* [Given problem]
Repeat the full listing, word for word.

[BEGIN Data extract]

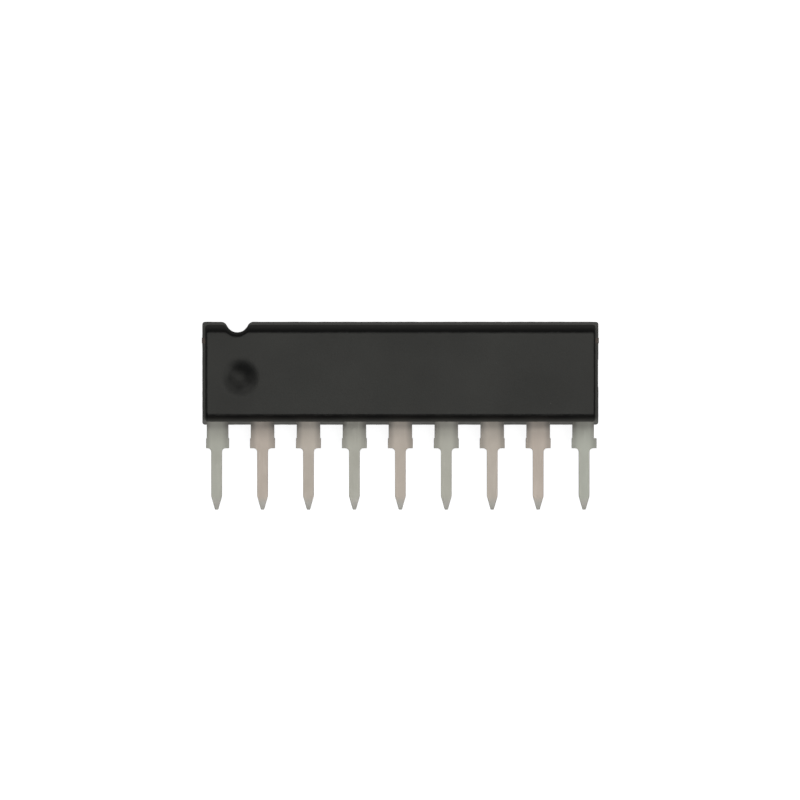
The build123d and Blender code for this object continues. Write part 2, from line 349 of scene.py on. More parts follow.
def rubbed_edge_group():
    """Edge attribute broken up by noise: where handling has polished or worn an edge."""
    inputs = {"Edge": 0.0, "Patch Size": 4e-4, "Amount": 0.5}
    tree, given, result = effect_group("rubbed_edge", inputs, {"Mask": "Float"})
    patches = texture(tree, "Noise", given["Vector"], given["Patch Size"], 5.0, 0.65)
    broken = fade(tree, patches, 0.38, 0.66)
    mask = calc(tree, "MULTIPLY", broken, given["Edge"])
    feed(result["Mask"], calc(tree, "MULTIPLY", mask, given["Amount"], clamp=True))
    return tree


def fine_scratches_group():
    """Thin broken lines, as rolling and sliding in a tube leave them. Stretch gives their run."""
    inputs = {"Line Width": 3e-5, "Stretch": ("Vector", (1.0, 0.03, 1.0)), "Amount": 0.5}
    outputs = {"Mask": "Float", "Height": "Float"}
    tree, given, result = effect_group("fine_scratches", inputs, outputs)
    stretched = {0: given["Vector"], 1: given["Stretch"]}
    along = add_node(tree, "VectorMath", stretched, operation="MULTIPLY")
    lines = texture(tree, "Noise", along, given["Line Width"], 2.0, 0.5)
    mask = fade(tree, lines, 0.6, 0.7)
    feed(result["Mask"], calc(tree, "MULTIPLY", mask, given["Amount"], clamp=True))
    feed(result["Height"], lines)
    return tree


def dust_specks_group():
    """Scattered specks, few and small."""
    inputs = {"Spacing": 6e-4, "Speck Share": 0.08}
    tree, given, result = effect_group("dust_specks", inputs, {"Mask": "Float"})
    cells = texture(tree, "Voronoi", given["Vector"], given["Spacing"])
    far = calc(tree, "DIVIDE", cells, given["Speck Share"])
    feed(result["Mask"], calc(tree, "SUBTRACT", 1.0, far, clamp=True))
    return tree


EFFECTS = {
    "grain": spark_grain_group(),
    "tone": patchy_tone_group(),
    "rubbed": rubbed_edge_group(),
    "scratches": fine_scratches_group(),
    "dust": dust_specks_group(),
}


def effect(tree, name, place, **values):
    """Outputs of one of the shared effects, placed in a material with its own values."""
    node = add_node(tree, "Group", node_tree=EFFECTS[name])
    feed_named(node, Vector=place, **values)
    return node.outputs


def tone(tree, place, patch_size, contrast, darker, lighter):
    """Outputs of the effect that changes slowly between two colours."""
    values = {"Patch_Size": patch_size, "Contrast": contrast, "Darker": darker, "Lighter": lighter}
    return effect(tree, "tone", place, **values)


def new_material(name, **constants):
    """A material with one Principled shader, whose constant values are set on its own sockets."""
    material = bpy.data.materials.new(name)
    material.use_nodes = True
    tree = material.node_tree
    shader = tree.nodes["Principled BSDF"]
    feed_named(shader, **constants)
    place = add_node(tree, "TexCoord").outputs["Object"]
    return material, tree, shader, place


def attribute(tree, name):
    return add_node(tree, "Attribute", attribute_name=name).outputs["Fac"]


def bump(tree, height, depth, strength=1.0):
    values = {"Height": height, "Distance": depth, "Strength": strength}
    return add_node(tree, "Bump", values)


# ---- Materials ----
def moulding_compound():
    """Black filled epoxy with spark-eroded grain, flow clouds and rubbed rims.

    Painted light makes it lighter towards the parting line, where its walls would mirror the bright
    floor, and lighter still on the lower ledge among the leads.
    """
    material, tree, shader, place = new_material(
        "moulding_compound", IOR=1.5, Specular_Tint=(1.0, 1.0, 0.93)
    )
    grain = effect(tree, "grain", place, Grain_Size=6e-5, Pit_Size=1.1e-4)
    clouds = tone(tree, place, 0.0035, 0.7, (0.0085, 0.0083, 0.0078), (0.0125, 0.0122, 0.0118))
    filler = tone(tree, place, 4e-5, 1.0, (0.007, 0.007, 0.0068), (0.017, 0.0168, 0.0165))
    edge = attribute(tree, "edge")
    rubbed = effect(tree, "rubbed", place, Edge=edge, Patch_Size=5e-4, Amount=0.6)["Mask"]
    scuffs = effect(tree, "scratches", place, Line_Width=4e-5, Stretch=(0.04, 1.0, 1.0), Amount=0.25)
    dust = effect(tree, "dust", place, Spacing=0.0011, Speck_Share=0.035)

    _, y, z = axes(tree, place)
    # Painted light: lighter towards the parting line, standing in for the bright floor that the walls
    # mirror.
    from_ledge = calc(tree, "SUBTRACT", z, (PARTING_Z - LEDGE_DROP) * MM)
    from_ledge = calc(tree, "ABSOLUTE", from_ledge)
    painted_floor_light = fade(tree, from_ledge, FLOOR_LIGHT_REACH * MM, 0.0)
    # Painted light: the ledge among the leads, on the lower side only, is made lighter still.
    among_leads = fade(tree, y, (BODY_LOW.y + LEDGE_LIGHT_START) * MM, (BODY_LOW.y + LEDGE_LIGHT_FULL) * MM)
    painted_ledge_light = calc(tree, "MULTIPLY", painted_floor_light, among_leads)
    below_face = calc(tree, "SUBTRACT", BODY_HIGH.z * MM, z)
    deep = DIMPLE_DEPTH * MM
    in_dimple = fade(tree, below_face, 0.1 * deep, 0.8 * deep)
    above_ledge = fade(tree, below_face, 2.5 * deep, 1.5 * deep)
    in_dimple = calc(tree, "MULTIPLY", in_dimple, above_ledge)
    normal = add_node(tree, "NewGeometry").outputs["Normal"]
    wall = fade(tree, axes(tree, normal)["Z"], 0.75, 0.45)

    # Colour of that painted floor light, a little lighter on steep walls.
    painted_wall_light = mix_colour(tree, wall, (0.06, 0.058, 0.054), (0.08, 0.078, 0.073))
    colour = mix_colour(tree, 0.35, clouds["Color"], filler["Color"])
    colour = mix_colour(tree, painted_floor_light, colour, painted_wall_light)
    colour = mix_colour(tree, painted_ledge_light, colour, (0.21, 0.205, 0.19))
    colour = mix_colour(tree, rubbed, colour, (0.06, 0.059, 0.056))
    colour = mix_colour(tree, dust["Mask"], colour, (0.09, 0.088, 0.084))
    roughness = mix_value(tree, clouds["Mask"], 0.36, 0.42)
    roughness = mix_value(tree, scuffs["Mask"], roughness, 0.36)
    roughness = mix_value(tree, rubbed, roughness, 0.34)
    roughness = mix_value(tree, wall, roughness, 0.7)
    shine = mix_value(tree, in_dimple, 0.5, 0.35)
    shine = mix_value(tree, wall, shine, 0.2)
    feed_named(shader, Base_Color=colour, Roughness=roughness, Specular_IOR_Level=shine)
    feed_named(shader, Normal=bump(tree, grain["Height"], 4e-6, 0.7))
    return material


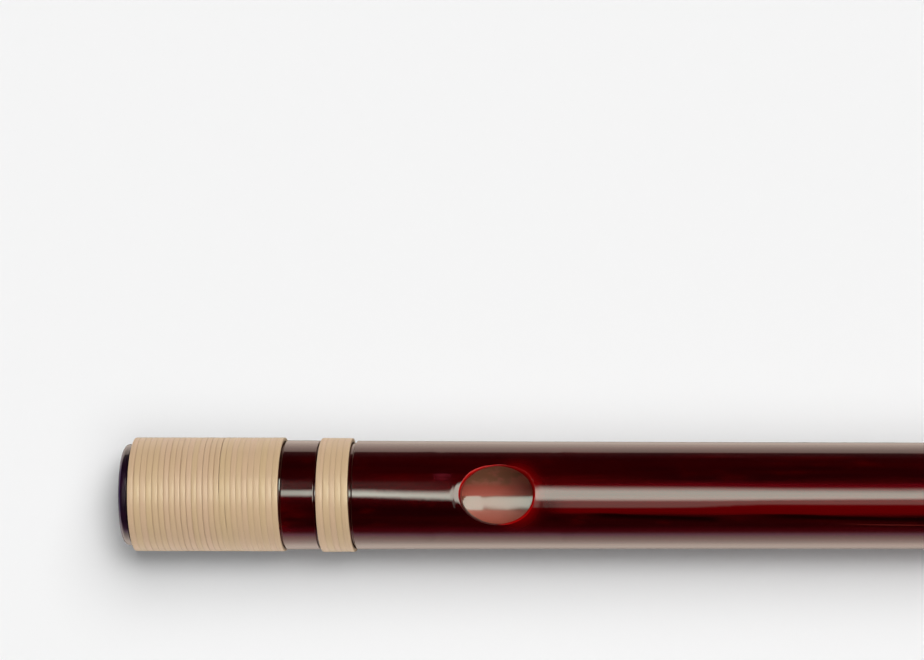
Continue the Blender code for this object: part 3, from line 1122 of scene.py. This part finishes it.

[END Data extract]

* [Reply]
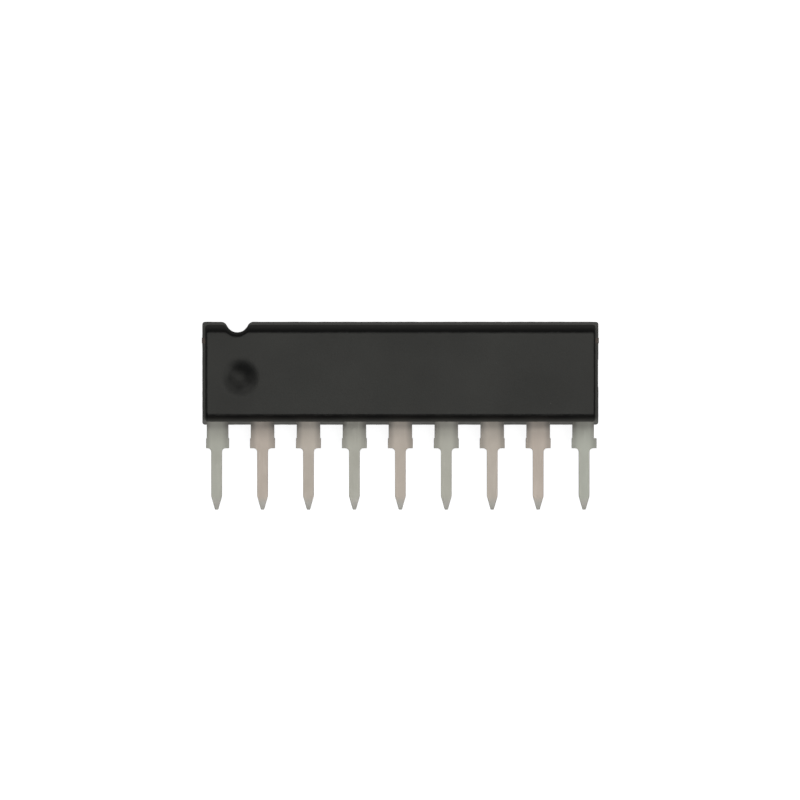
The build123d and Blender code for this object continues. Write part 2, from line 349 of scene.py on. More parts follow.
def rubbed_edge_group():
    """Edge attribute broken up by noise: where handling has polished or worn an edge."""
    inputs = {"Edge": 0.0, "Patch Size": 4e-4, "Amount": 0.5}
    tree, given, result = effect_group("rubbed_edge", inputs, {"Mask": "Float"})
    patches = texture(tree, "Noise", given["Vector"], given["Patch Size"], 5.0, 0.65)
    broken = fade(tree, patches, 0.38, 0.66)
    mask = calc(tree, "MULTIPLY", broken, given["Edge"])
    feed(result["Mask"], calc(tree, "MULTIPLY", mask, given["Amount"], clamp=True))
    return tree


def fine_scratches_group():
    """Thin broken lines, as rolling and sliding in a tube leave them. Stretch gives their run."""
    inputs = {"Line Width": 3e-5, "Stretch": ("Vector", (1.0, 0.03, 1.0)), "Amount": 0.5}
    outputs = {"Mask": "Float", "Height": "Float"}
    tree, given, result = effect_group("fine_scratches", inputs, outputs)
    stretched = {0: given["Vector"], 1: given["Stretch"]}
    along = add_node(tree, "VectorMath", stretched, operation="MULTIPLY")
    lines = texture(tree, "Noise", along, given["Line Width"], 2.0, 0.5)
    mask = fade(tree, lines, 0.6, 0.7)
    feed(result["Mask"], calc(tree, "MULTIPLY", mask, given["Amount"], clamp=True))
    feed(result["Height"], lines)
    return tree


def dust_specks_group():
    """Scattered specks, few and small."""
    inputs = {"Spacing": 6e-4, "Speck Share": 0.08}
    tree, given, result = effect_group("dust_specks", inputs, {"Mask": "Float"})
    cells = texture(tree, "Voronoi", given["Vector"], given["Spacing"])
    far = calc(tree, "DIVIDE", cells, given["Speck Share"])
    feed(result["Mask"], calc(tree, "SUBTRACT", 1.0, far, clamp=True))
    return tree


EFFECTS = {
    "grain": spark_grain_group(),
    "tone": patchy_tone_group(),
    "rubbed": rubbed_edge_group(),
    "scratches": fine_scratches_group(),
    "dust": dust_specks_group(),
}


def effect(tree, name, place, **values):
    """Outputs of one of the shared effects, placed in a material with its own values."""
    node = add_node(tree, "Group", node_tree=EFFECTS[name])
    feed_named(node, Vector=place, **values)
    return node.outputs


def tone(tree, place, patch_size, contrast, darker, lighter):
    """Outputs of the effect that changes slowly between two colours."""
    values = {"Patch_Size": patch_size, "Contrast": contrast, "Darker": darker, "Lighter": lighter}
    return effect(tree, "tone", place, **values)


def new_material(name, **constants):
    """A material with one Principled shader, whose constant values are set on its own sockets."""
    material = bpy.data.materials.new(name)
    material.use_nodes = True
    tree = material.node_tree
    shader = tree.nodes["Principled BSDF"]
    feed_named(shader, **constants)
    place = add_node(tree, "TexCoord").outputs["Object"]
    return material, tree, shader, place


def attribute(tree, name):
    return add_node(tree, "Attribute", attribute_name=name).outputs["Fac"]


def bump(tree, height, depth, strength=1.0):
    values = {"Height": height, "Distance": depth, "Strength": strength}
    return add_node(tree, "Bump", values)


# ---- Materials ----
def moulding_compound():
    """Black filled epoxy with spark-eroded grain, flow clouds and rubbed rims.

    Painted light makes it lighter towards the parting line, where its walls would mirror the bright
    floor, and lighter still on the lower ledge among the leads.
    """
    material, tree, shader, place = new_material(
        "moulding_compound", IOR=1.5, Specular_Tint=(1.0, 1.0, 0.93)
    )
    grain = effect(tree, "grain", place, Grain_Size=6e-5, Pit_Size=1.1e-4)
    clouds = tone(tree, place, 0.0035, 0.7, (0.0085, 0.0083, 0.0078), (0.0125, 0.0122, 0.0118))
    filler = tone(tree, place, 4e-5, 1.0, (0.007, 0.007, 0.0068), (0.017, 0.0168, 0.0165))
    edge = attribute(tree, "edge")
    rubbed = effect(tree, "rubbed", place, Edge=edge, Patch_Size=5e-4, Amount=0.6)["Mask"]
    scuffs = effect(tree, "scratches", place, Line_Width=4e-5, Stretch=(0.04, 1.0, 1.0), Amount=0.25)
    dust = effect(tree, "dust", place, Spacing=0.0011, Speck_Share=0.035)

    _, y, z = axes(tree, place)
    # Painted light: lighter towards the parting line, standing in for the bright floor that the walls
    # mirror.
    from_ledge = calc(tree, "SUBTRACT", z, (PARTING_Z - LEDGE_DROP) * MM)
    from_ledge = calc(tree, "ABSOLUTE", from_ledge)
    painted_floor_light = fade(tree, from_ledge, FLOOR_LIGHT_REACH * MM, 0.0)
    # Painted light: the ledge among the leads, on the lower side only, is made lighter still.
    among_leads = fade(tree, y, (BODY_LOW.y + LEDGE_LIGHT_START) * MM, (BODY_LOW.y + LEDGE_LIGHT_FULL) * MM)
    painted_ledge_light = calc(tree, "MULTIPLY", painted_floor_light, among_leads)
    below_face = calc(tree, "SUBTRACT", BODY_HIGH.z * MM, z)
    deep = DIMPLE_DEPTH * MM
    in_dimple = fade(tree, below_face, 0.1 * deep, 0.8 * deep)
    above_ledge = fade(tree, below_face, 2.5 * deep, 1.5 * deep)
    in_dimple = calc(tree, "MULTIPLY", in_dimple, above_ledge)
    normal = add_node(tree, "NewGeometry").outputs["Normal"]
    wall = fade(tree, axes(tree, normal)["Z"], 0.75, 0.45)

    # Colour of that painted floor light, a little lighter on steep walls.
    painted_wall_light = mix_colour(tree, wall, (0.06, 0.058, 0.054), (0.08, 0.078, 0.073))
    colour = mix_colour(tree, 0.35, clouds["Color"], filler["Color"])
    colour = mix_colour(tree, painted_floor_light, colour, painted_wall_light)
    colour = mix_colour(tree, painted_ledge_light, colour, (0.21, 0.205, 0.19))
    colour = mix_colour(tree, rubbed, colour, (0.06, 0.059, 0.056))
    colour = mix_colour(tree, dust["Mask"], colour, (0.09, 0.088, 0.084))
    roughness = mix_value(tree, clouds["Mask"], 0.36, 0.42)
    roughness = mix_value(tree, scuffs["Mask"], roughness, 0.36)
    roughness = mix_value(tree, rubbed, roughness, 0.34)
    roughness = mix_value(tree, wall, roughness, 0.7)
    shine = mix_value(tree, in_dimple, 0.5, 0.35)
    shine = mix_value(tree, wall, shine, 0.2)
    feed_named(shader, Base_Color=colour, Roughness=roughness, Specular_IOR_Level=shine)
    feed_named(shader, Normal=bump(tree, grain["Height"], 4e-6, 0.7))
    return material


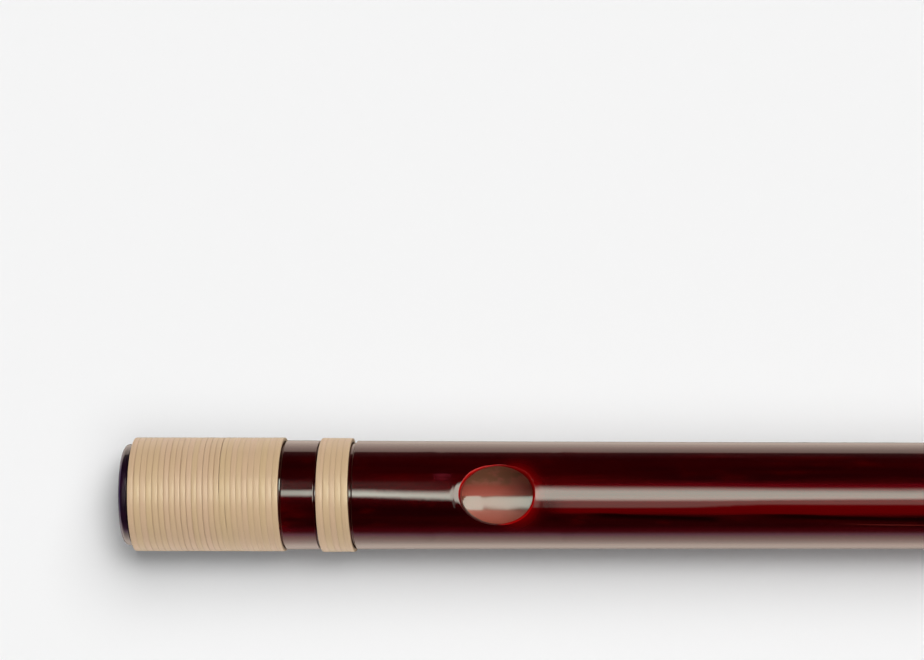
Continue the Blender code for this object: part 3, from line 1122 of scene.py. This part finishes it.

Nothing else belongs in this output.